I am really, really confused as to why this is something that people actually talk about. It just all seems so insane. Vaccinations are one of the greatest things to ever happen in human history. And there is absolutely no reason to believe otherwise.
And still, there is apparently a large enough part of the US population that thinks that vaccinations actually hurt their kids that presidential candidates talk about it, and are not willing to piss those people off. It just seems so insane. Nothing makes any sense. If you try to get to the bottom of it, still nothing makes any sense. But apparently it has been going on long enough that these people are now a demographic.
I am having real problems trying to imagine being so irrational. Do you just believe whatever the first guy you talk to tells you about an issue, and then never budge no matter what anyone else says? It is just something i just can't imagine as someone who grew up with a world view based on reason.
it's mostly because of that one guy who did that study, which was later retracted, who was really pushing for the issue. That, and people often base conclusions from their own experience, ignoring the statistical realities; that's why people often have all sorts of superstitions. For some people, the events coincided in time, so they chose to assign blame that way, even though it's unsound. Most people aren't very logical.
Almost like the idea that cops go out of their way to murder black people because of racism in spite of statistical realities that suggest otherwise? You're right most people aren't very logical. 'Emotional' is more fitting.

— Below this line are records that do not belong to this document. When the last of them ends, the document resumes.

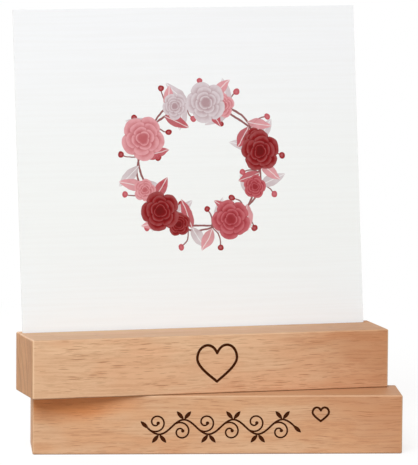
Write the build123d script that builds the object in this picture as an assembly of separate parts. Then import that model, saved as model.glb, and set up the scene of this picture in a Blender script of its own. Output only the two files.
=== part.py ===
from build123d import *
import os
from math import atan, cos, degrees, pi, radians, sin

# Wooden photo block holder: a block that holds a card in a saw kerf, lying turned on a plinth block.
# Origin at the centre of the plinth block's underside, +Z up, +Y to the back, all sizes in millimetres.

# The two blocks are cut from one bar
block_length = 150.0
block_depth = 28.0
block_height = 24.0
arris_radius = 0.7

# Kerf for the card, sawn through from end to end and leaning back
kerf_width = 1.2
kerf_depth = 14.0
kerf_from_back = 5.0
kerf_lean = 8.0

# Card, standing on the floor of the kerf against its back wall
card_width = 145.0
card_height = 145.0
card_thickness = 0.5
card_clearance = 0.05
card_shift = -0.9

# Place of the holder block on the plinth block
stack_shift_x = -5.1
stack_shift_y = 5.2
stack_turn = 12.5

# Engraving, burnt into the front faces
engraving_depth = 0.4
cut_overrun = 1.0

# Large heart on the holder block
heart_width = 16.7
heart_height = 14.9
heart_stroke = 1.1
heart_shift = 2.0
heart_rise = 0.35

# Small heart on the plinth block
small_heart_width = 6.6
small_heart_height = 5.6
small_heart_stroke = 0.88
small_heart_shift = 41.7
small_heart_rise = 4.25

# Shape of a heart's right half, as shares of its half width and of its height
lobe_top_share = 0.49
lobe_drop_share = 0.355
cleft_drop_share = 0.22
cleft_reach_shares = (0.14, 0.17)
lobe_round_share = 0.5523
side_reach_share = 0.23
tip_reach_shares = (0.31, 0.145)

# Vine on the plinth block: a waving stem, with a curl and two leaves in each of its bays
vine_length = 60.0
vine_bays = 6
vine_shift = 1.2
vine_rise = -0.8
vine_swing = 3.0
vine_stroke = 0.8
curl_stroke = 0.7
curl_radius = 4.0
curl_eye_radius = 0.8
curl_turns = 1.3
curl_start_share = 0.38
bud_radius = 0.7
leaf_length = 4.3
leaf_width = 1.6
leaf_root = 0.2
leaf_spread = 40.0
curl_points = 16
stem_points_per_bay = 4


def block():
    """One plain block with eased arrises, standing on the plane z = 0."""
    body = Pos(0, 0, block_height / 2) * Box(block_length, block_depth, block_height)
    return fillet(body.edges(), radius=arris_radius)


def kerf_frame():
    """Frame at the centre of the kerf's mouth, whose Z axis climbs along the leaning kerf."""
    mouth = Pos(0, block_depth / 2 - kerf_from_back, block_height)
    return mouth * Rot(-kerf_lean, 0, 0)


def kerf():
    """Cutter for the leaning kerf, open at both ends and at the top."""
    height = kerf_depth + cut_overrun
    cutter = Box(block_length + 2 * cut_overrun, kerf_width, height)
    return kerf_frame() * Pos(0, 0, height / 2 - kerf_depth) * cutter


def half_heart(width, height):
    """Right half of a heart's outline, from its cleft over the lobe down to its tip at the origin."""
    half = width / 2
    cleft = (0, height * (1 - cleft_drop_share))
    top = (half * lobe_top_share, height)
    side = (half, height * (1 - lobe_drop_share))
    reach = half * (1 - lobe_top_share) * lobe_round_share
    rise = height * lobe_drop_share * lobe_round_share
    out_of_cleft = (half * cleft_reach_shares[0], cleft[1] + height * cleft_reach_shares[1])
    inner = Bezier(cleft, out_of_cleft, (top[0] - half * cleft_reach_shares[1], top[1]), top)
    lobe = Bezier(top, (top[0] + reach, top[1]), (side[0], side[1] + rise), side)
    into_tip = (half * tip_reach_shares[0], height * tip_reach_shares[1])
    flank = Bezier(side, (side[0], side[1] - height * side_reach_share), into_tip, (0, 0))
    return Curve() + [inner, lobe, flank]


def heart(width, height, stroke):
    """Outlined heart with a rounded cleft and tip, with its middle at the origin."""
    right = half_heart(width, height)
    halves = [trace(half, line_width=stroke) for half in (right, mirror(right, about=Plane.YZ))]
    corners = [Pos(0, up) * Circle(stroke / 2) for up in (0, height * (1 - cleft_drop_share))]
    return Pos(0, -height / 2) * (halves[0] + halves[1] + corners)


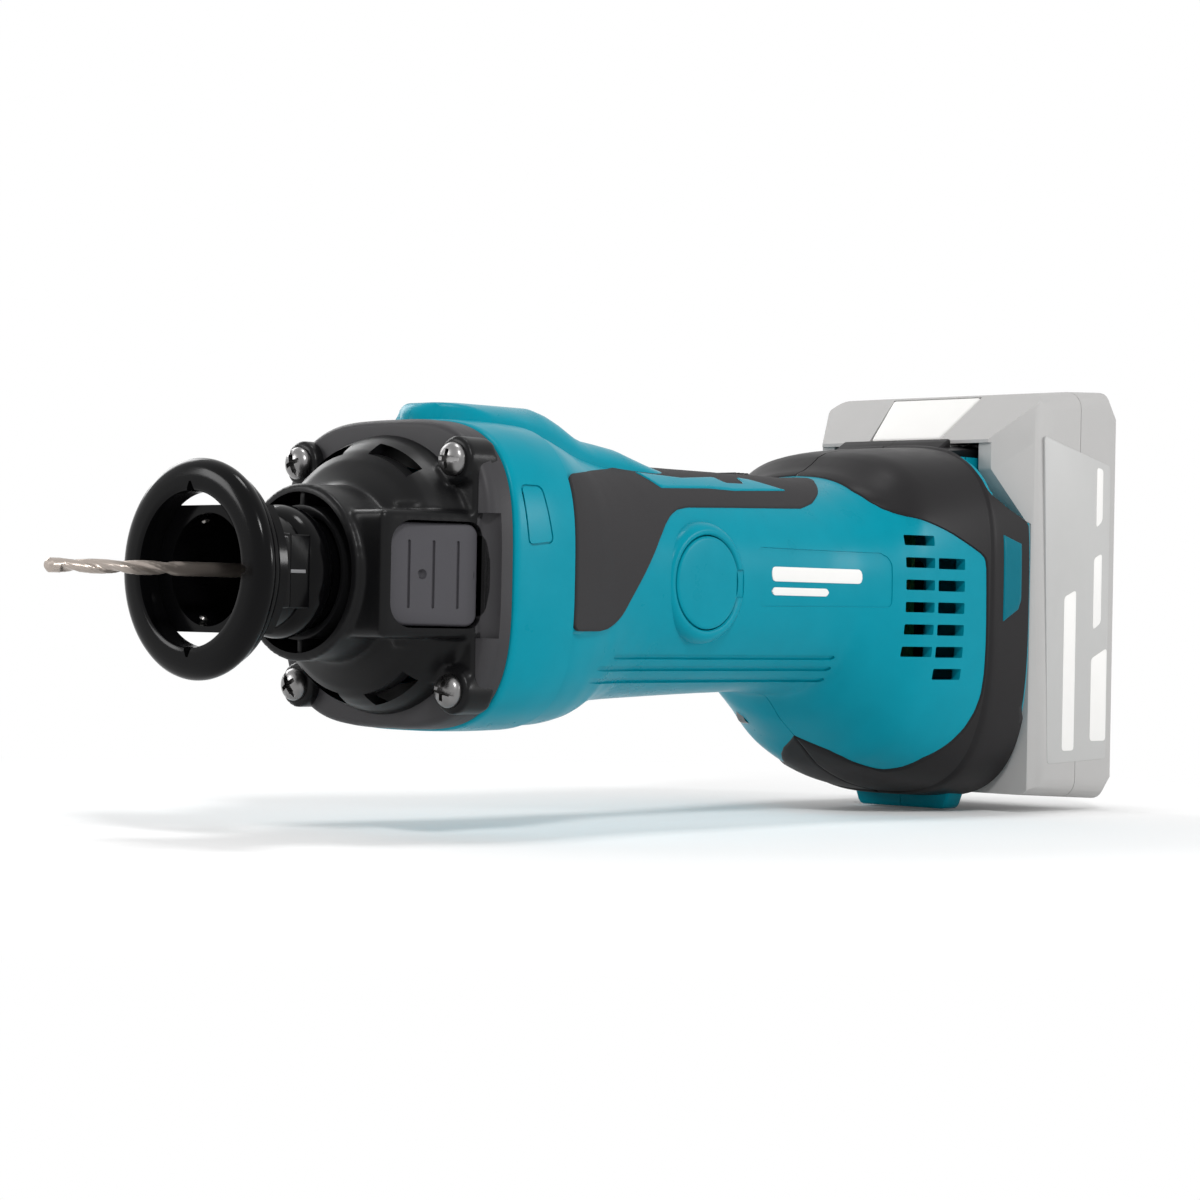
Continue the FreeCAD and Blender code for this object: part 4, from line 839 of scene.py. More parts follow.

most people aren't claiming that cops go out of their way to murder blacks cuz of racism; they're claiming that due to racism, some cops go too far, more than they do with whites, and that they aren't adequately punished when they do so. and that people are mostly emotional rather than logical is very well established by now certainly, agreed.
They don't though. It's been statistically proven to be the opposite with regards to lethal use of force.
no, it hasn't. someone posted quite a thorough rebuttal to the studies you cited, and the studies themselves included in their caveats things that nullified the claim you're making with them. and it has been proven that in some places the cops were seriously and systemically racist.
And the studies ignored the fact that much of the data we have on the use of force by police in the US is incomplete.